____ INPUT RECORDS

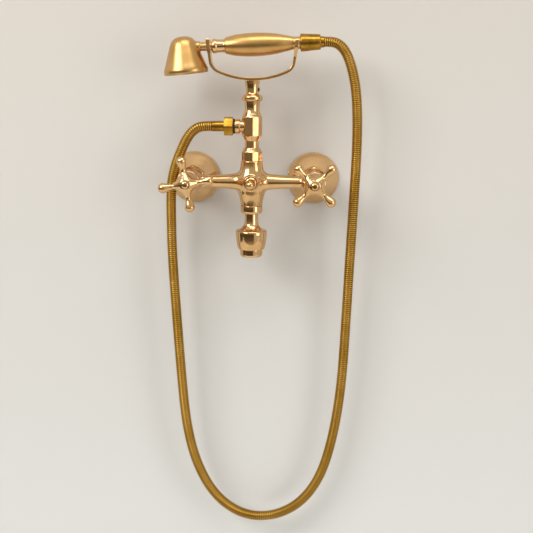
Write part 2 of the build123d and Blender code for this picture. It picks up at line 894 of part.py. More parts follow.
def cradle_stem():
    stem = rod(post_bore_r - seat_gap, post_bore_start + 1.0, strip_bottom)
    stem += rod(stem_rivet_r - seat_gap / 2, strip_bottom - 1, strip_bottom + strip_thickness)
    return column * stem


# ---- hand shower, local Z runs from the head to the hose
cone_washer_end = tail_end + hose_washer
cone_flange_end = cone_washer_end + ferrule_flange


def head_shell():
    """Bell with a rounded top; the rim faces down."""
    flat = 0.45
    outer = turned_smooth([
        (head_r - 0.9, flat),
        (head_r - 0.1, 2.0),
        (head_r - 0.2, 4.5),
        (head_r - 1.5, 8.4),
        (21.5, 17.9),
        (17.4, 29.8),
        (15.0, 36.0),
        (11.6, 40.6),
        (6.0, head_height - 0.7),
        (0.3, head_height),
    ])
    outer += rod(head_r - 1.2, 0, flat + 0.05)
    ledge = rose_recess + rose_thickness
    inner = turned_smooth([
        (rose_r - 1.6, ledge + rose_seal),
        (rose_r - 2.4, 10.0),
        (21.5 - head_wall - 0.3, 17.9),
        (17.4 - head_wall - 0.2, 29.8),
        (12.6, 36.0),
        (7.6, head_height - 3.6),
        (0.3, head_height - 2.4),
    ])
    inner += rod(rose_r - 1.6, 0, ledge + rose_seal + 0.05)
    inner += rod(rose_r + seat_gap, -1, ledge + rose_seal)
    shell = head_frame * (outer - inner)
    socket = handset * rod(handset_neck_r + 1.5, head_x + 8.0, head_x + 16.6)
    socket -= head_frame * inner
    shell += socket
    return shell - handset * rod(handset_neck_r + seat_gap, head_x + 9.0, head_x + 40.0)


def spray_rose():
    disc = rod(rose_r, rose_recess, rose_recess + rose_thickness)
    holes = [(0.0, 1), (7.0, 8), (13.5, 12), (19.5, 16)]
    for radius, count in holes:
        for index in range(count):
            place = Rot(0, 0, 360 * index / count) * Pos(radius, 0, 0)
            disc -= place * rod(rose_hole_r, 0, 2 * rose_thickness + rose_recess)
    return head_frame * disc


def rose_seal_ring():
    low = rose_recess + rose_thickness
    return head_frame * ring(rose_r, rose_r - 1.6, low, low + rose_seal)


def handset_neck():
    return handset * ring(handset_neck_r, water_tube_bore, head_x + 12.0, bead_end + 2.0)


def handset_ferrule():
    solid = turned([
        (0, bead_start),
        (bead_ring_r - 2.0, bead_start),
        (bead_ring_r - 0.5, bead_start + 1.0),
        (bead_ring_r, bead_start + 3.0),
        (bead_ring_r - 0.5, bead_end - 1.0),
        (ferrule_r, bead_end),
        (ferrule_r, grip_start),
        (0, grip_start),
    ])
    solid += rod(grip_bore_r - seat_gap, grip_start - 1, grip_start + grip_spigot)
    solid -= rod(handset_neck_r + seat_gap, bead_start - 1, bead_end + 2.0)
    solid -= rod(water_tube_bore, bead_start, grip_start)
    return handset * (solid - rod(water_tube_r + seat_gap, grip_start - 2.0, grip_start + 10))


def handset_grip():
    curve = [
        (9.2, grip_start),
        (11.4, grip_start + 8.5),
        (13.1, grip_start + 20.0),
        (13.6, grip_start + 31.5),
        (13.4, grip_start + 43.0),
        (12.4, grip_start + 54.5),
        (10.5, grip_start + 66.0),
        (collar_r + 0.3, grip_end),
    ]
    return handset * (turned_smooth(curve) - rod(grip_bore_r, grip_start - 1, grip_end + 1))


def grip_tube():
    return handset * ring(water_tube_r, water_tube_bore, grip_start - 2.0, grip_end - 4.0)


def handset_tail():
    solid = rod(grip_bore_r - seat_gap, grip_end - grip_spigot, grip_end)
    solid += rod(collar_r, grip_end, collar_end)
    solid += rod(tail_thread_r - seat_gap, collar_end, tail_end)
    solid -= rod(water_tube_r + seat_gap, grip_end - grip_spigot - 1, grip_end - 4.0)
    return handset * (solid - rod(water_tube_bore, grip_end - 5.0, tail_end + 1))


def hose_cone_nut():
    solid = turned([
        (0, cone_start),
        (cone_large_r - 0.5, cone_start),
        (cone_large_r, cone_start + 0.8),
        (cone_large_r - 0.1, cone_start + 3.0),
        (cone_small_r, cone_end - 0.9),
        (cone_small_r - 0.6, cone_end),
        (0, cone_end),
    ])
    solid -= rod(tail_thread_r, cone_start - 1, cone_flange_end)
    return handset * (solid - rod(cone_ferrule_r + seat_gap, cone_start, cone_end + 1))


def cone_nut_washer():
    return handset * ring(tail_thread_r - 0.6, water_tube_bore, tail_end, cone_washer_end)


def handset_hose_ferrule():
    solid = rod(tail_thread_r - 0.4, cone_washer_end, cone_flange_end)
    solid += rod(cone_ferrule_r, cone_washer_end, cone_ferrule_end)
    return handset * (solid - rod(ferrule_bore_r, cone_washer_end - 1, cone_ferrule_end + 1))


# ---- hose
def hose_points():
    """The chosen route between the two ferrule faces."""
    start = [outlet_axis * Pos(0, 0, hex_ferrule_end + run) for run in (0, hose_first_run)]
    end = [handset * Pos(0, 0, cone_ferrule_end + run) for run in (hose_last_run, 0)]
    return [tuple(p.position) for p in start] + hose_route + [tuple(p.position) for p in end]


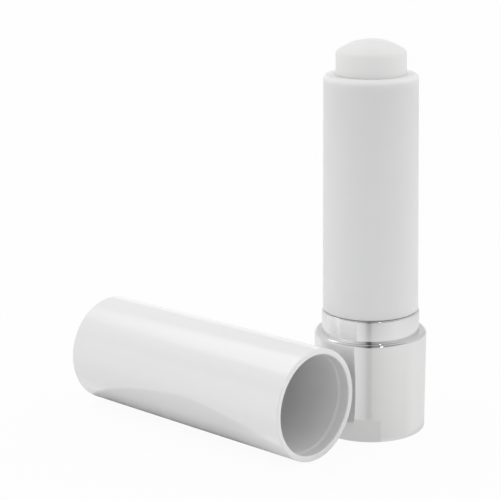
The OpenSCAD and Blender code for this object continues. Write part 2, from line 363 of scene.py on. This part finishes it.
def groove_tree():
    """Geometry Nodes that cut evenly spaced upright grooves round the Z axis."""
    tree = bpy.data.node_groups.new("crush_grooves", "GeometryNodeTree")
    for name, kind in (("Piece", "Geometry"), ("Grooves", "Int"), ("Groove radius", "Float"),
                       ("Circle radius", "Float"), ("Bottom", "Float"), ("Top", "Float"),
                       ("Finish", "Material")):
        tree.interface.new_socket(name, in_out="INPUT", socket_type="NodeSocket" + kind)
    tree.interface.new_socket("Grooved piece", in_out="OUTPUT", socket_type="NodeSocketGeometry")
    given = tree.nodes.new("NodeGroupInput").outputs
    circle = node_of(tree, "GeometryNodeMeshCircle", [("Vertices", given["Grooves"]),
                     ("Radius", given["Circle radius"])]).outputs[0]
    half_step = node_of(tree, "ShaderNodeMath", [(0, math.pi), (1, given["Grooves"])],
                        operation="DIVIDE").outputs[0]
    turned = node_of(tree, "ShaderNodeVectorRotate", [
        ("Vector", tree.nodes.new("GeometryNodeInputPosition").outputs[0]), ("Angle", half_step)],
        rotation_type="Z_AXIS").outputs[0]
    length = node_of(tree, "ShaderNodeMath", [(0, given["Top"]), (1, given["Bottom"])],
                     operation="SUBTRACT").outputs[0]
    half_length = node_of(tree, "ShaderNodeMath", [(0, length), (1, 2)], operation="DIVIDE").outputs[0]
    middle = node_of(tree, "ShaderNodeMath", [(0, given["Bottom"]), (1, half_length)]).outputs[0]
    raised = node_of(tree, "ShaderNodeCombineXYZ", [("Z", middle)]).outputs[0]
    placed = node_of(tree, "GeometryNodeSetPosition", [("Geometry", circle), ("Position", turned),
                     ("Offset", raised)]).outputs[0]
    pin_sides = 24
    pin = node_of(tree, "GeometryNodeMeshCylinder", [("Vertices", pin_sides), ("Depth", length),
                  ("Radius", given["Groove radius"])]).outputs["Mesh"]
    pins = node_of(tree, "GeometryNodeInstanceOnPoints", [("Points", placed), ("Instance", pin)]).outputs[0]
    real = node_of(tree, "GeometryNodeRealizeInstances", [(0, pins)]).outputs[0]
    cut = node_of(tree, "GeometryNodeMeshBoolean", [("Mesh 1", given["Piece"]), ("Mesh 2", real)],
                  operation="DIFFERENCE", solver="EXACT").outputs["Mesh"]
    whole = node_of(tree, "GeometryNodeRealizeInstances", [(0, cut)]).outputs[0]
    finished = node_of(tree, "GeometryNodeSetMaterial", [("Geometry", whole), ("Material", given["Finish"])])
    tree.links.new(finished.outputs[0], tree.nodes.new("NodeGroupOutput").inputs[0])
    return tree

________

## [CHALLENGE]
Write out the records exactly, starting at the first line and stopping after the line that contains "return column * stem".

## [RESULT OF THIS EXERCISE]
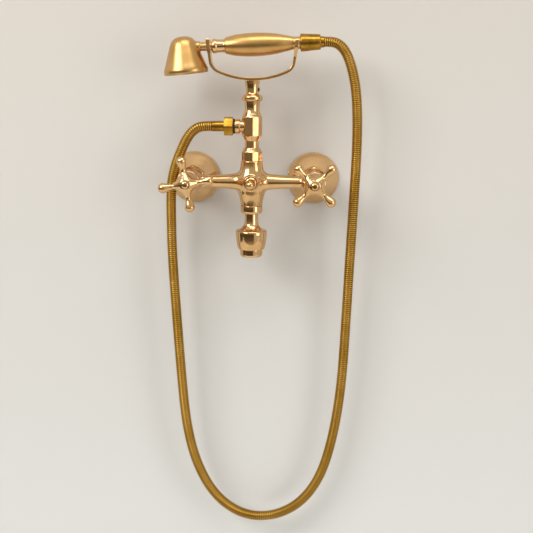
Write part 2 of the build123d and Blender code for this picture. It picks up at line 894 of part.py. More parts follow.
def cradle_stem():
    stem = rod(post_bore_r - seat_gap, post_bore_start + 1.0, strip_bottom)
    stem += rod(stem_rivet_r - seat_gap / 2, strip_bottom - 1, strip_bottom + strip_thickness)
    return column * stem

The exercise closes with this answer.